The cracked sequencer and quietly tapping rhythm of “Ice Attack” offer Future the opportunity to up-talk the worthy merits of Metro Boomin and the fashion in which his somber soundscapes carry this tune.

But you start to wonder, as “Ice Attack” segues into the cooly grooving “Type Shit,” if Metro isn’t bringing his own game not so much down, but perhaps sideways, to accommodate Future’s manageably angered rhymes and mad, maudlin flow. The churchy mood, softly arpeggiating synths, and subtly bell-bonging vibe of “Type Shit” sounds as if the track was meant to ascend gloriously – and it probably would feature an incendiary, epic lift if this were a Metro Boomin album alone. But Future, Playboi Carti and Travis Scott tamp out Metro’s fire, and a track that could’ve been great is merely good.

This same thing happens to the producer on several other occasions. Metro’s Freddie Kruger-meets-Jaws ambience and uneasy piano line on “Magic Don Juan (Princess Diana)” only picks up steam when Future’s flow finally rises to the occasion of the track’s plucked strings and swelling, faux-French-horn ending. The celestial lullaby of “Cinderella,” with Travis Scott on its chorus, dissipates in the ether.

An airy, piano-driven “Claustrophobic,” like several tracks on this album, tackles the subject of Future and Metro being “professionals” who are exceptional at their craft, while (surprise) most other rappers lack skills. But “buying another mansion” and needing another stove because he’s cooking so much cocaine doesn’t really speak to the issue of claustrophobia. Future Hendrix just sounds like he needs lessons in feng shui.

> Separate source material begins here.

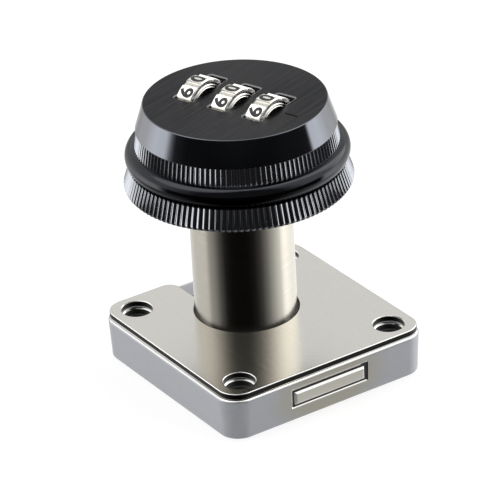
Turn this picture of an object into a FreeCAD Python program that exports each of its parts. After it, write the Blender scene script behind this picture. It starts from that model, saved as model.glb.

Metro Boomin’s un-steadying orchestral see-sawing does finally find an aptly theatrical flow when Kendrick Lamar jumps on the verses of “Like That” with his yelping rap, dip-diving breaths and much-needed frenetic energy … not to mention the cuttingly snarky lyrics dissing Drake and J-Cole that sparked fan intrigue and news headlines immediately upon the album’s release.

Young Thug doesn’t have Lamar’s vigor, ire or salt, but instead brings gravelly menace to the choruses of Metro’s whistling horror-track of “Slimed In.” Though Future’s lyric of “charging a chicken just for a verse” sneaks in some surprising laughs, the bleak mood of “Everyday Hustle” only finds briskness in Rick Ross’ jovial take on criminal enterprise.

For the most part, Metro makes more of the duo’s first volume than Future does. Then again, there are stunningly soulful and richly melodic tracks such as “Running Outta Time” (co-produced with Zaytoven and Chris XZ) where the rapper sounds clear as a bell, passionate and hungry, with the backing of simple hammering piano and a slow, grinding organ. “Where My Twin @” too, with its twinkling percussion, squelchy synth and spritely melody, gives a quietly frenzied Future something harried to chew on: a mad, bad story involving a courtroom, a pistol and some mushrooms. Now, that’s a movie a lot of us would like to see.

So there’s hope yet for the potential majesty of Metro Boomin and Future’s patented brand of EVOL to rise up and meet in the middle. And maybe, just maybe, that’s what will happen with April’s second chapter.